Fuller put his principles into practice designing all kinds of clever things he believed were self-evident solutions to obvious problems. The Dymaxion car is but one example, a three-wheeled vehicle that could turn on a dime, aerodynamically sculpted so that with the addition of wings it might be able to fly. It didn’t quite catch on. Same with the geodesic dome. The idea here was to enclose a space under a surface of minimal area. He worked out a geometric network that resulted in a half-sphere using rods all of which were the same length. Perhaps he should have gone on to design Dymaxion furniture, Dymaxion doors, and so on, because the geodesic dome only garnered interest from a few devoted followers. These designs were the product of sophisticated engineering to be sure, but science alone doesn’t automatically yield the ideal solution – these objects all looked kind of funny.
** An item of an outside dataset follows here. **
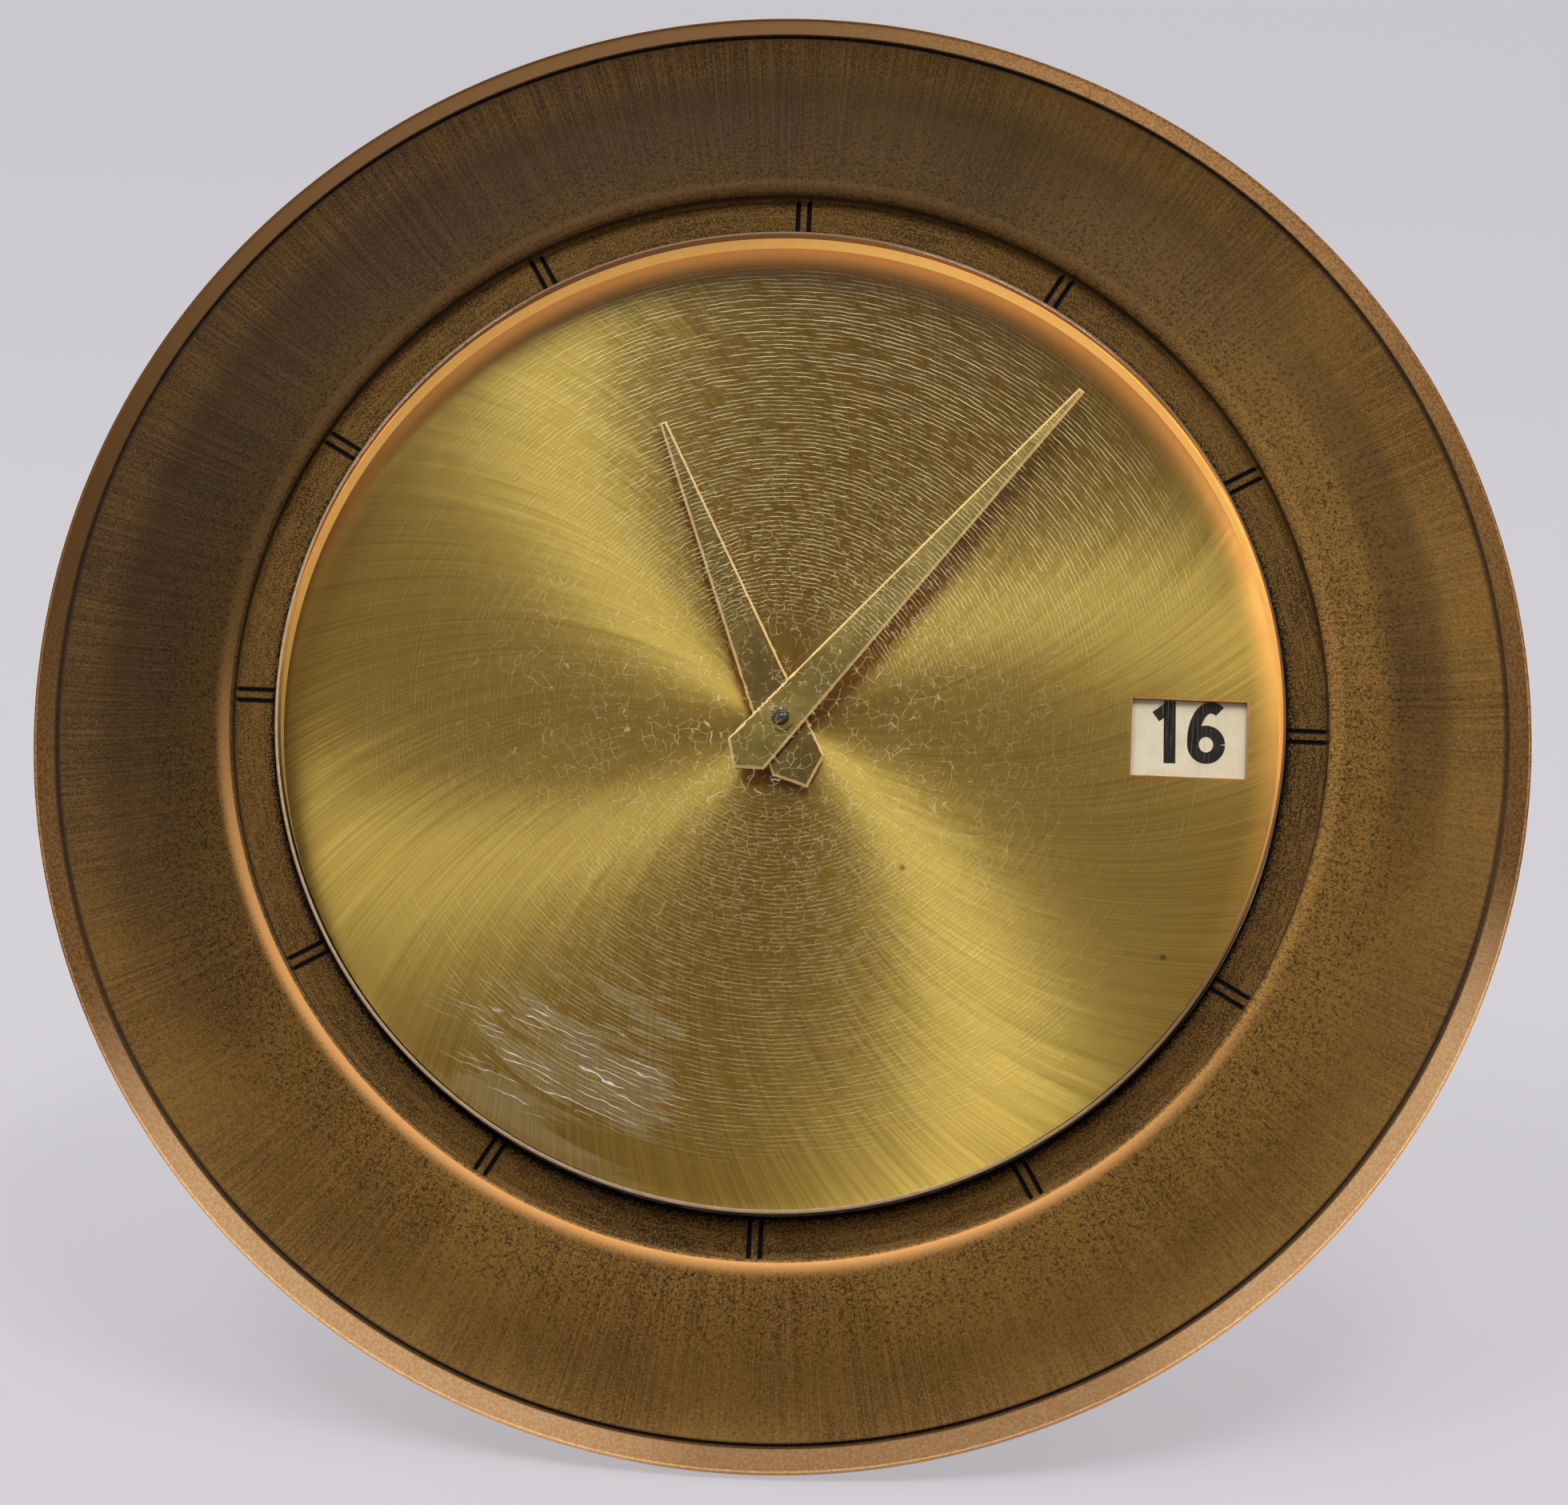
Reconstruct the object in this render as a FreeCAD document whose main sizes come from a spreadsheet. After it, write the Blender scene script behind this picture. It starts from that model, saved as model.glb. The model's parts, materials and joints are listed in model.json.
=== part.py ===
import FreeCAD, Part
import math
import os

import Sketcher

# A round desk clock with a calendar window: a dished bronze bezel with a recessed hour ring, an
# acrylic crystal, a gilt dial, an eight-day key-wound movement and a turned case that leans back
# on a brass foot.
#
# Every piece is drawn in the clock's own lathe frame: the dial's axis is Z, heights are measured
# from the crest of the bezel's lip, +Z points at the reader, +Y at twelve and +X at three.
# STANCE then leans the whole clock back on its rim and foot.

SIZES = {
    # stance: the angle between the dial and the table, in degrees
    "tilt_angle": 60,
    # bezel
    "rim_radius": 75,
    "rim_side_height": 1.5,
    "rim_foot_width": 1.6,
    "band_inner_drop": 1.55,
    "band_outer_drop": 2.95,
    "rim_band_width": 2.33,
    "groove_width": 0.62,
    "groove_depth": 0.45,
    "dish_outer_drop": 1.75,
    "dish_back_drop": 5.2,
    "cove_radius": 27.8,
    "roll_width": 2,
    "roll_drop": 0.19,
    "roll_radius": 2.6,
    "hour_ring_width": 4.25,
    "lip_edge_drop": 0.2,
    "ring_drop": 1.4,
    "shoulder_thickness": 1.2,
    "boss_wall": 6.2,
    "boss_back_drop": 9.5,
    # hour marks: two engraved lines at each hour
    "mark_count": 12,
    "mark_spacing": 0.97,
    "mark_width": 0.36,
    "mark_depth": 0.3,
    # crystal and what holds it
    "crystal_radius": 50.25,
    "crystal_fit": 0.1,
    "crystal_wall": 1.5,
    "crystal_edge_height": 0.7,
    "crystal_edge_round": 0.5,
    "crystal_top": 1.8,
    "crystal_flange_width": 1.55,
    "stack_fit": 0.2,
    "gasket_thickness": 0.3,
    "crystal_flange": 0.6,
    "dial_ring_thickness": 1.1,
    # dial
    "dial_thickness": 0.5,
    "dial_hole_radius": 3.2,
    "window_inset": 6.6,
    "window_width": 11.5,
    "window_height": 7.9,
    "dial_foot_radius": 0.8,
    "dial_foot_length": 2.2,
    "dial_foot_circle": 25,
    # calendar ring
    "day_count": 31,
    "date_ring_inset": 4.3,
    "date_ring_thickness": 0.5,
    "date_ring_gap": 0.15,
    "date_ring_fit": 0.08,
    "date_pitch_radius": 31.9,
    "date_addendum": 1.3,
    "date_dedendum": 1.1,
    "date_tip_width": 1.2,
    "date_root_width": 2.8,
    # calendar setting star
    "star_leaves": 6,
    "star_addendum": 0.626,
    "star_dedendum": 1.774,
    "star_tip_width": 1.2,
    "star_root_width": 2.2,
    "star_thickness": 0.44,
    "star_bearing": 150,
    # dial plate
    "plate_recess_gap": 0.1,
    "dial_plate_thickness": 2.05,
    "works_opening_radius": 14.5,
    # hands
    "minute_hand_gap": 3.05,
    "minute_hand_half_width": 2.4,
    "minute_hand_shoulder": 5.1,
    "minute_hand_tail": 7,
    "minute_hand_bearing": 39.4,
    "minute_hand_lift": 2,
    "hour_hand_length": 33.4,
    "hour_hand_half_width": 2.8,
    "hour_hand_shoulder": 5.1,
    "hour_hand_tail": 7.5,
    "hour_hand_bearing": 336.4,
    "hour_hand_lift": 0.85,
    "hand_tip_half_width": 0.36,
    "hand_base_thickness": 0.3,
    "hand_bevel_height": 0.25,
    "hand_bevel_angle": 45,
    # tooth form, in modules
    "tooth_addendum": 0.9,
    "tooth_dedendum": 1.2,
    "tooth_tip": 0.5,
    "wheel_tooth_root": 1.75,
    "pinion_tooth_root": 1.3,
    "leaf_tooth_root": 1.05,
    "cutter_overrun": 1.5,
    # motion work under the dial
    "running_fit": 0.05,
    "cannon_module": 0.3,
    "cannon_leaves": 12,
    "minute_wheel_teeth": 36,
    "hour_module": 0.288,
    "minute_pinion_leaves": 10,
    "hour_wheel_teeth": 40,
    "date_wheel_teeth": 80,
    "motion_wheel_thickness": 0.5,
    "motion_gap": 0.2,
    "cannon_pipe_radius": 1.45,
    "hour_pipe_radius": 1.95,
    "post_radius": 0.75,
    "minute_wheel_bearing": 160,
    "setting_bearing": 200,
    "date_wheel_bearing": 250,
    "date_finger_bite": 0.68,
    "date_finger_width": 1.8,
    "date_finger_bearing": 57,
    "date_hub_radius": 1.8,
    # arbors and pivots
    "centre_staff_radius": 0.85,
    "staff_rise": 0.6,
    "arbor_radius": 0.9,
    "small_arbor_radius": 0.6,
    "pivot_radius": 0.4,
    "pivot_depth": 1.6,
    "setting_arbor_radius": 1,
    # movement plates
    "movement_plate_radius": 33,
    "movement_plate_thickness": 2,
    "plate_gap": 17.1,
    "pillar_radius": 2.2,
    "pillar_inset": 3.5,
    "plate_screw_inset": 2,
    "plate_screw_count": 3,
    # mainspring barrel
    "barrel_module": 0.32,
    "barrel_teeth": 80,
    "barrel_distance": 19,
    "barrel_bearing": 270,
    "barrel_radius": 12.2,
    "barrel_wall": 0.8,
    "barrel_height": 9.1,
    "barrel_tooth_height": 1.6,
    "barrel_front_gap": 2.7,
    "barrel_cover_thickness": 0.7,
    "barrel_arbor_radius": 1.5,
    "barrel_hub_radius": 2.8,
    "spring_coils": 9,
    "spring_thickness": 0.35,
    "spring_margin": 0.3,
    # going train
    "intermediate_leaves": 16,
    "intermediate_module": 0.25,
    "intermediate_teeth": 64,
    "centre_leaves": 16,
    "centre_module": 0.22,
    "centre_teeth": 80,
    "third_leaves": 10,
    "third_bearing": 60,
    "third_module": 0.2,
    "third_teeth": 75,
    "fourth_leaves": 10,
    "fourth_bearing": 0,
    "fourth_module": 0.18,
    "fourth_teeth": 80,
    "escape_leaves": 8,
    "escape_bearing": 90,
    "wheel_thickness": 0.5,
    "leaf_length": 1.1,
    "centre_wheel_level": 13.1,
    "third_wheel_level": 9.6,
    "fourth_wheel_level": 5.6,
    "first_wheel_level": 1.5,
    # escapement
    "escape_teeth": 15,
    "escape_radius": 3.6,
    "escape_root_radius": 2.7,
    "escape_level": 7.7,
    "escape_thickness": 0.4,
    "fork_distance": 4.6,
    "fork_bearing": 160,
    "fork_half_span": 2.2,
    "fork_arm_width": 0.8,
    "pallet_reach": 1.18,
    "pallet_width": 0.5,
    "fork_tail_length": 3.8,
    "fork_tail_half_width": 0.3,
    "fork_horn_half_width": 0.6,
    "fork_horn_length": 0.8,
    "fork_hub_radius": 0.8,
    "fork_hub_length": 1,
    # balance
    "balance_distance": 5.2,
    "balance_radius": 7,
    "balance_rim_width": 1.1,
    "balance_thickness": 1,
    "balance_level": 14.6,
    "balance_arm_width": 1.2,
    "roller_radius": 1,
    "balance_opening_radius": 4.2,
    "hairspring_collet_radius": 0.9,
    "hairspring_coils": 6,
    "hairspring_radius": 3.3,
    "hairspring_thickness": 0.12,
    "hairspring_height": 0.4,
    "hairspring_drop": 0.5,
    "cock_thickness": 1.6,
    "cock_half_width": 3,
    "cock_length": 12,
    "cock_nose_radius": 3.6,
    "cock_bearing": 77.9,
    # winding work behind the back plate
    "ratchet_teeth": 36,
    "ratchet_radius": 7.5,
    "ratchet_tooth_depth": 0.8,
    "ratchet_thickness": 1,
    "winding_gap": 0.15,
    "click_length": 13,
    "click_height": 0.8,
    "click_blade_width": 0.7,
    "click_foot_radius": 2,
    "click_bearing": 90,
    # case back
    "flange_thickness": 2.2,
    "flange_width": 5.6,
    "spigot_wall": 3.2,
    "spigot_fit": 0.3,
    "throat_flare": 9.2,
    "case_cove_radius": 12,
    "drum_room": 3.6,
    "drum_shoulder_drop": 21.5,
    "drum_wall": 4.4,
    "rear_room": 4,
    "pad_half_width": 15,
    "pad_rise": 2,
    "pad_root": 0.8,
    "pad_length": 10,
    # back cover
    "cover_step": 0.4,
    "cover_thickness": 2,
    "cover_chamfer": 0.4,
    "key_hole_radius": 3,
    "arbor_hole_radius": 1.6,
    # key and knobs
    "knob_gap": 1,
    "key_boss_radius": 3.4,
    "key_boss_length": 6,
    "key_wing_half_width": 9.5,
    "key_wing_length": 10,
    "key_wing_thickness": 1.8,
    "key_wing_corner": 4,
    "setting_knob_radius": 5.5,
    "setting_knob_length": 7,
    "date_knob_radius": 4,
    "date_knob_length": 5,
    "knurl_depth": 0.3,
    "knurl_width": 0.7,
    "setting_knurls": 30,
    "date_knurls": 22,
    "knob_chamfer": 0.5,
    # foot
    "foot_half_width": 20,
    "foot_front_drop": 23,
    "foot_thickness": 3,
    "foot_heel_depth": 8,
    "foot_felt_thickness": 1,
    "foot_felt_margin": 0.6,
    "foot_screw_spread": 8,
    "foot_screw_place": 27.5,
    # screws: shank and head radii
    "case_screw_radius": 1.15,
    "case_screw_head": 2,
    "case_screw_count": 6,
    "cover_screw_radius": 0.95,
    "cover_screw_head": 1.7,
    "cover_screw_count": 4,
    "plate_screw_radius": 1,
    "plate_screw_head": 1.8,
    "foot_screw_radius": 1.3,
    "foot_screw_head": 2.3,
    "small_screw_radius": 0.6,
    "small_screw_head": 1.1,
    "small_screw_head_height": 0.6,
    "screw_head_height": 1.2,
    "screw_length": 4,
    "screw_fit": 0.05,
    "slot_width": 0.45,
    "slot_depth": 0.45,
    "head_recess_fit": 0.15,
    # calendar detent spring
    "jumper_bearing": 100,
    "jumper_length": 11.5,
    "jumper_foot_inset": 4.1,
    "jumper_foot_thickness": 0.3,
    "jumper_screw_head_height": 0.4,
    "jumper_blade_width": 0.7,
    "jumper_nose_reach": 1.5,
    "jumper_foot_radius": 2,
}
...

A decade and a half later, Fuller spoke as Professor Emeritus at the University of Pennsylvania. This address was part of a lecture series under the auspices of the Graduate School of Fine Arts featuring famous architects on the theme of what inspired their work. His talk followed the usual meandering, but attention-riveting pattern, and not once did he mention what inspired his designs. It was about the future, of course. He was excited by the possibility that electronic communication could lead to a true democracy; everyone’s voice could be heard through this exploding medium of instantaneous exchanges of information. He was telling this crowd of architects that the future was all about something other than the static edifices they were creating. Maybe we didn’t quite hear the message because we gave him a standing ovation that night despite his hint that our profession was about to become less relevant, or at least less interesting.
As it turns out, we still jump up, not out, and most buildings are just fine even though we don’t know exactly how much they weigh. Most of Fuller’s designs are now viewed as curiosities, but one idea he expressed that evening really did catch on. That night, he invented the Internet. What he failed to foresee, though, is that the designers of this virtual network call themselves architects.